** Exercise **
Going from the top of the data below, give again each line through the one containing "hide_parts(node)", both ends kept.

** Recorded information **
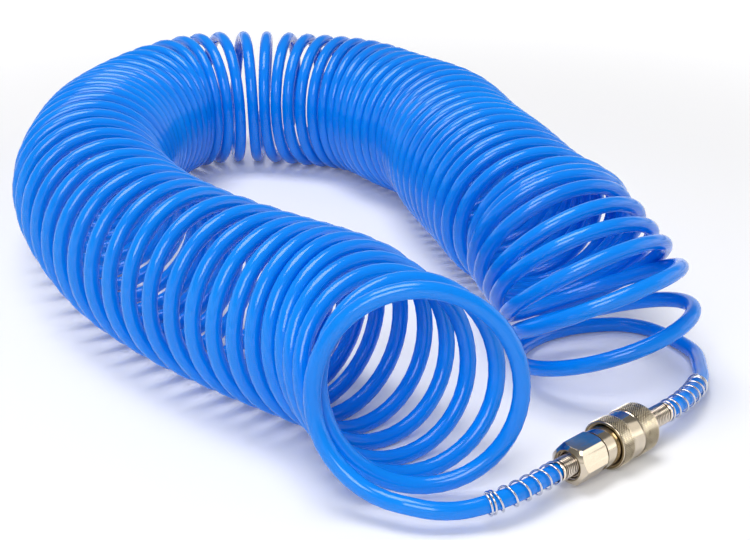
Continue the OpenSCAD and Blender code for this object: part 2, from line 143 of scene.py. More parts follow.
def newLine(name, points):
    return newObject(name, points, edges=[(i, i + 1) for i in range(len(points) - 1)])


def joinObjects(name, parts):
    for part in bpy.context.selected_objects:
        part.select_set(False)
    for part in parts:
        part.select_set(True)
    bpy.context.view_layer.objects.active = parts[0]
    bpy.ops.object.join()
    parts[0].name = name
    parts[0].select_set(False)
    return parts[0]


def finish(piece, body, node):
    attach(piece, body)
    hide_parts(node)


camera = {
    "place": (-0.5326, -0.3642, 0.3357),
    "ahead": (0.7177, 0.6963),
    "down": 20.73,             # degrees below level
    "lens": 74.4,              # lens and sensor in millimetres
    "sensor": 36,
    "clip": (0.01, 50),
}


def makeCamera(spec):
    data = bpy.data.cameras.new("camera")
    data.lens, data.sensor_width = spec["lens"], spec["sensor"]
    data.clip_start, data.clip_end = spec["clip"]
    cam = bpy.data.objects.new("camera", data)
    bpy.context.scene.collection.objects.link(cam)
    down = math.radians(spec["down"])
    x, y = spec["ahead"]
    look = Vector((x * math.cos(down), y * math.cos(down), -math.sin(down)))
    cam.location = spec["place"]
    cam.rotation_euler = look.to_track_quat("-Z", "Y").to_euler()
    bpy.context.scene.camera = cam


makeCamera(camera)

# the hose: 8 x 5 mm, wound in turns that lie in a horseshoe
hose = {
    "diameter": 8 * mm,
    "bore": 5 * mm,
    "curlRadius": 44.3 * mm,
    "turns": 75,
    "ringsPerTurn": 44,
    "sides": 16,
    "axisHeight": 12 * mm,     # of the coupler, which lies on its sleeve
    "startX": 30 * mm,         # where the hose's cut ends stand inside the ferrules
    "boreDepth": 17.5 * mm,
    "exit": (-0.0435, 0, 0.012),
}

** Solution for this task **
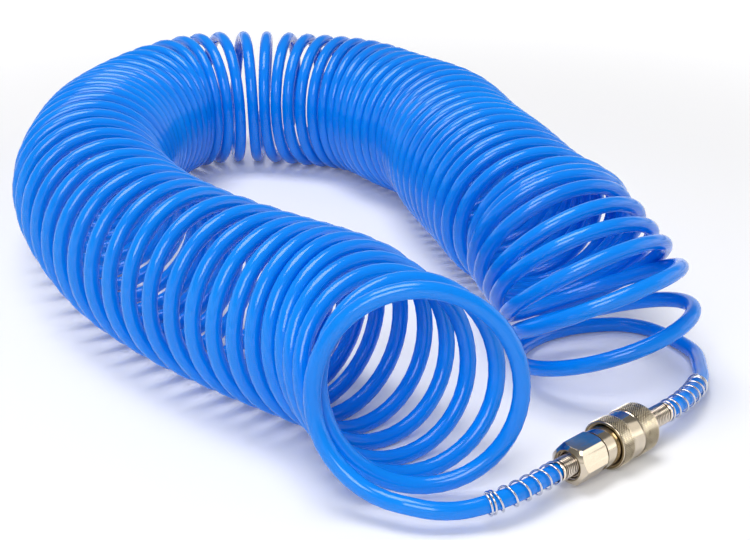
Continue the OpenSCAD and Blender code for this object: part 2, from line 143 of scene.py. More parts follow.
def newLine(name, points):
    return newObject(name, points, edges=[(i, i + 1) for i in range(len(points) - 1)])


def joinObjects(name, parts):
    for part in bpy.context.selected_objects:
        part.select_set(False)
    for part in parts:
        part.select_set(True)
    bpy.context.view_layer.objects.active = parts[0]
    bpy.ops.object.join()
    parts[0].name = name
    parts[0].select_set(False)
    return parts[0]


def finish(piece, body, node):
    attach(piece, body)
    hide_parts(node)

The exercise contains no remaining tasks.